- Required work: Repeat every record below exactly as written.

- Material for this task:

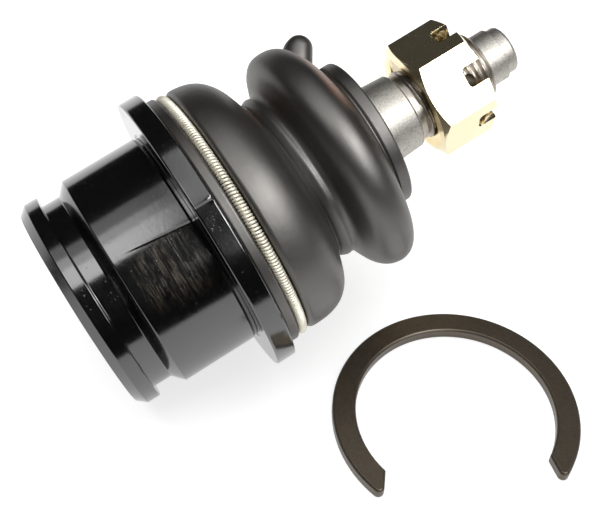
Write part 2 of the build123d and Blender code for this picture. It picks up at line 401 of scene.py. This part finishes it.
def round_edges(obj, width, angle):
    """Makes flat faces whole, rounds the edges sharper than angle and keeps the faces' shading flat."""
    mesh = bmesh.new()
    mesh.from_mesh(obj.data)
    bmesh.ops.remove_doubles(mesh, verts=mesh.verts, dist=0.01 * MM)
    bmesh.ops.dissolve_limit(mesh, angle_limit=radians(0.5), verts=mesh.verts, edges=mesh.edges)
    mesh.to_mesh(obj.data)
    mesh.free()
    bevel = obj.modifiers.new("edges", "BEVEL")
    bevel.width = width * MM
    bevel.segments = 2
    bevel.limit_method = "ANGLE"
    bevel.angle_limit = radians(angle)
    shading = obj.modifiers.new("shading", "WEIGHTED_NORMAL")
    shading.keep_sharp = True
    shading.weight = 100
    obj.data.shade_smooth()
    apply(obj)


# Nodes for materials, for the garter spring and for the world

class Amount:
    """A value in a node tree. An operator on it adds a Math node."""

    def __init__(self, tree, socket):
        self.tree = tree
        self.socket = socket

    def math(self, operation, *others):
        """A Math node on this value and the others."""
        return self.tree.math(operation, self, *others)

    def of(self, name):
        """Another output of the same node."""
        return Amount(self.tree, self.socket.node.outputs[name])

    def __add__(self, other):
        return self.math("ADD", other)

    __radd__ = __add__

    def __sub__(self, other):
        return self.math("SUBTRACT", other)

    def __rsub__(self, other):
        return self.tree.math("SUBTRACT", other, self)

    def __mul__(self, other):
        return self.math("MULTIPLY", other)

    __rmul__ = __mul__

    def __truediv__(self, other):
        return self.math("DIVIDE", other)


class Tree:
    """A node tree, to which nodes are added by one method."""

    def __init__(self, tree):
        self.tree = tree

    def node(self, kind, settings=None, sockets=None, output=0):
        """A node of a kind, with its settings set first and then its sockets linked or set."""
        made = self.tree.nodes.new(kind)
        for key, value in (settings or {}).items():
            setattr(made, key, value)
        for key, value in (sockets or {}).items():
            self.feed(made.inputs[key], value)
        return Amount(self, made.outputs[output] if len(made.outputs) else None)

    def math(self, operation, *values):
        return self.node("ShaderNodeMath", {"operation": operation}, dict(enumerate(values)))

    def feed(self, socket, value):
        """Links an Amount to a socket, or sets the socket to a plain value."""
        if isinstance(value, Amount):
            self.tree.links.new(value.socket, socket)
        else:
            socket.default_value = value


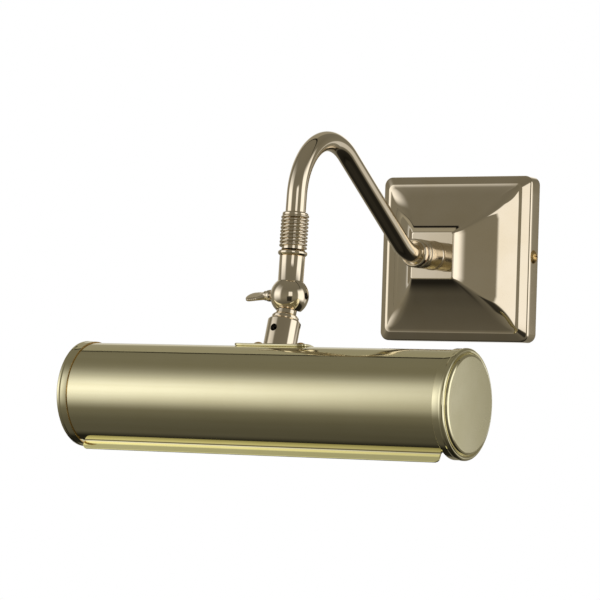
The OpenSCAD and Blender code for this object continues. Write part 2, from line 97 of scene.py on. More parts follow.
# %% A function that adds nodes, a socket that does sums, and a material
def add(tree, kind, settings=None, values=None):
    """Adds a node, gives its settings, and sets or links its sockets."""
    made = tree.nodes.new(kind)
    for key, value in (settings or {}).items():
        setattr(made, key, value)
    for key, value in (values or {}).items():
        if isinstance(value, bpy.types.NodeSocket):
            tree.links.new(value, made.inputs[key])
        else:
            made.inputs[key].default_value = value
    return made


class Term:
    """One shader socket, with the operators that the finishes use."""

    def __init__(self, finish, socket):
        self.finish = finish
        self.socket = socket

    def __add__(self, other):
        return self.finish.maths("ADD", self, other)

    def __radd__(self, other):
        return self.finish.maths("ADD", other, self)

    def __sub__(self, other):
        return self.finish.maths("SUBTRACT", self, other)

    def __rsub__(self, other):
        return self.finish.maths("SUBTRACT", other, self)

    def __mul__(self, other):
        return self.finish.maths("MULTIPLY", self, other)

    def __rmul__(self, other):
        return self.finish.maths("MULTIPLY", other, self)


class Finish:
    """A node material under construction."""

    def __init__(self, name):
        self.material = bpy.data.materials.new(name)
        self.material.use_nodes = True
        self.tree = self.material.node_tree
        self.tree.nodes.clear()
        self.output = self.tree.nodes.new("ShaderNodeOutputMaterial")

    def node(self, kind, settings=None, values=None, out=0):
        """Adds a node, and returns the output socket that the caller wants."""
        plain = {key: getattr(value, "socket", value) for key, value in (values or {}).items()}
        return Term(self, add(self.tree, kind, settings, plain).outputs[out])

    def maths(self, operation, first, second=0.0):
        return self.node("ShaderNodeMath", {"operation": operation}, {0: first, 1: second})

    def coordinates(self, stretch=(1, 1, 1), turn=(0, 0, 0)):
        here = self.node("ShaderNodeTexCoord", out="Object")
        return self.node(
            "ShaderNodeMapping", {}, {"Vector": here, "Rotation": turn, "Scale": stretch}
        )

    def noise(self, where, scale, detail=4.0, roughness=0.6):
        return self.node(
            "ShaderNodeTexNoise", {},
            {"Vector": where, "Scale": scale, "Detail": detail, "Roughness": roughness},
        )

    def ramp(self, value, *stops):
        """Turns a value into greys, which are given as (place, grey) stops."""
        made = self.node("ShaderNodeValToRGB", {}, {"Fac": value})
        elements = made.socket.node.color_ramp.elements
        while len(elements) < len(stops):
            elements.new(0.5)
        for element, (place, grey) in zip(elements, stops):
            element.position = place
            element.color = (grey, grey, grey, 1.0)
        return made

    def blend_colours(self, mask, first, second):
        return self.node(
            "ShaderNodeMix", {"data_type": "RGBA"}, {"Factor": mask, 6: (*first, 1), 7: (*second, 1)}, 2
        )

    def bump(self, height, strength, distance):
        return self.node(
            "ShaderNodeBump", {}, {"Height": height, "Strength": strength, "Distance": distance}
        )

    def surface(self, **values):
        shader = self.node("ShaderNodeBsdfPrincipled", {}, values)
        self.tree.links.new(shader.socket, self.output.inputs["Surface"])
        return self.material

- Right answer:
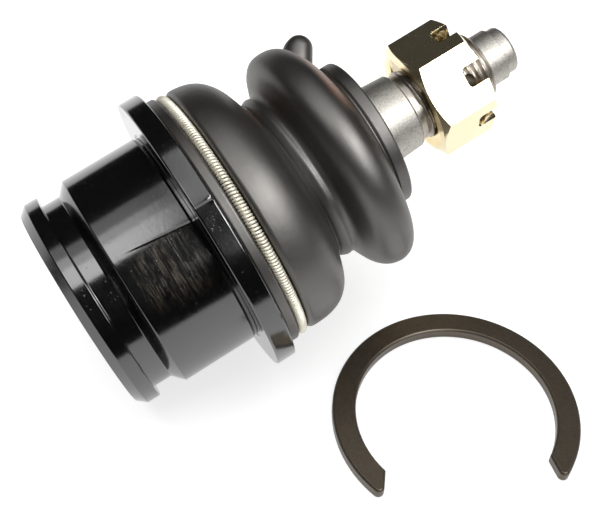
Write part 2 of the build123d and Blender code for this picture. It picks up at line 401 of scene.py. This part finishes it.
def round_edges(obj, width, angle):
    """Makes flat faces whole, rounds the edges sharper than angle and keeps the faces' shading flat."""
    mesh = bmesh.new()
    mesh.from_mesh(obj.data)
    bmesh.ops.remove_doubles(mesh, verts=mesh.verts, dist=0.01 * MM)
    bmesh.ops.dissolve_limit(mesh, angle_limit=radians(0.5), verts=mesh.verts, edges=mesh.edges)
    mesh.to_mesh(obj.data)
    mesh.free()
    bevel = obj.modifiers.new("edges", "BEVEL")
    bevel.width = width * MM
    bevel.segments = 2
    bevel.limit_method = "ANGLE"
    bevel.angle_limit = radians(angle)
    shading = obj.modifiers.new("shading", "WEIGHTED_NORMAL")
    shading.keep_sharp = True
    shading.weight = 100
    obj.data.shade_smooth()
    apply(obj)


# Nodes for materials, for the garter spring and for the world

class Amount:
    """A value in a node tree. An operator on it adds a Math node."""

    def __init__(self, tree, socket):
        self.tree = tree
        self.socket = socket

    def math(self, operation, *others):
        """A Math node on this value and the others."""
        return self.tree.math(operation, self, *others)

    def of(self, name):
        """Another output of the same node."""
        return Amount(self.tree, self.socket.node.outputs[name])

    def __add__(self, other):
        return self.math("ADD", other)

    __radd__ = __add__

    def __sub__(self, other):
        return self.math("SUBTRACT", other)

    def __rsub__(self, other):
        return self.tree.math("SUBTRACT", other, self)

    def __mul__(self, other):
        return self.math("MULTIPLY", other)

    __rmul__ = __mul__

    def __truediv__(self, other):
        return self.math("DIVIDE", other)


class Tree:
    """A node tree, to which nodes are added by one method."""

    def __init__(self, tree):
        self.tree = tree

    def node(self, kind, settings=None, sockets=None, output=0):
        """A node of a kind, with its settings set first and then its sockets linked or set."""
        made = self.tree.nodes.new(kind)
        for key, value in (settings or {}).items():
            setattr(made, key, value)
        for key, value in (sockets or {}).items():
            self.feed(made.inputs[key], value)
        return Amount(self, made.outputs[output] if len(made.outputs) else None)

    def math(self, operation, *values):
        return self.node("ShaderNodeMath", {"operation": operation}, dict(enumerate(values)))

    def feed(self, socket, value):
        """Links an Amount to a socket, or sets the socket to a plain value."""
        if isinstance(value, Amount):
            self.tree.links.new(value.socket, socket)
        else:
            socket.default_value = value


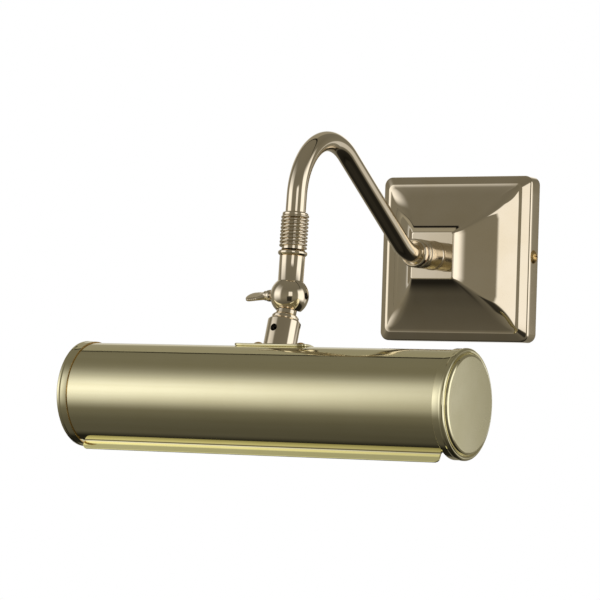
The OpenSCAD and Blender code for this object continues. Write part 2, from line 97 of scene.py on. More parts follow.
# %% A function that adds nodes, a socket that does sums, and a material
def add(tree, kind, settings=None, values=None):
    """Adds a node, gives its settings, and sets or links its sockets."""
    made = tree.nodes.new(kind)
    for key, value in (settings or {}).items():
        setattr(made, key, value)
    for key, value in (values or {}).items():
        if isinstance(value, bpy.types.NodeSocket):
            tree.links.new(value, made.inputs[key])
        else:
            made.inputs[key].default_value = value
    return made


class Term:
    """One shader socket, with the operators that the finishes use."""

    def __init__(self, finish, socket):
        self.finish = finish
        self.socket = socket

    def __add__(self, other):
        return self.finish.maths("ADD", self, other)

    def __radd__(self, other):
        return self.finish.maths("ADD", other, self)

    def __sub__(self, other):
        return self.finish.maths("SUBTRACT", self, other)

    def __rsub__(self, other):
        return self.finish.maths("SUBTRACT", other, self)

    def __mul__(self, other):
        return self.finish.maths("MULTIPLY", self, other)

    def __rmul__(self, other):
        return self.finish.maths("MULTIPLY", other, self)


class Finish:
    """A node material under construction."""

    def __init__(self, name):
        self.material = bpy.data.materials.new(name)
        self.material.use_nodes = True
        self.tree = self.material.node_tree
        self.tree.nodes.clear()
        self.output = self.tree.nodes.new("ShaderNodeOutputMaterial")

    def node(self, kind, settings=None, values=None, out=0):
        """Adds a node, and returns the output socket that the caller wants."""
        plain = {key: getattr(value, "socket", value) for key, value in (values or {}).items()}
        return Term(self, add(self.tree, kind, settings, plain).outputs[out])

    def maths(self, operation, first, second=0.0):
        return self.node("ShaderNodeMath", {"operation": operation}, {0: first, 1: second})

    def coordinates(self, stretch=(1, 1, 1), turn=(0, 0, 0)):
        here = self.node("ShaderNodeTexCoord", out="Object")
        return self.node(
            "ShaderNodeMapping", {}, {"Vector": here, "Rotation": turn, "Scale": stretch}
        )

    def noise(self, where, scale, detail=4.0, roughness=0.6):
        return self.node(
            "ShaderNodeTexNoise", {},
            {"Vector": where, "Scale": scale, "Detail": detail, "Roughness": roughness},
        )

    def ramp(self, value, *stops):
        """Turns a value into greys, which are given as (place, grey) stops."""
        made = self.node("ShaderNodeValToRGB", {}, {"Fac": value})
        elements = made.socket.node.color_ramp.elements
        while len(elements) < len(stops):
            elements.new(0.5)
        for element, (place, grey) in zip(elements, stops):
            element.position = place
            element.color = (grey, grey, grey, 1.0)
        return made

    def blend_colours(self, mask, first, second):
        return self.node(
            "ShaderNodeMix", {"data_type": "RGBA"}, {"Factor": mask, 6: (*first, 1), 7: (*second, 1)}, 2
        )

    def bump(self, height, strength, distance):
        return self.node(
            "ShaderNodeBump", {}, {"Height": height, "Strength": strength, "Distance": distance}
        )

    def surface(self, **values):
        shader = self.node("ShaderNodeBsdfPrincipled", {}, values)
        self.tree.links.new(shader.socket, self.output.inputs["Surface"])
        return self.material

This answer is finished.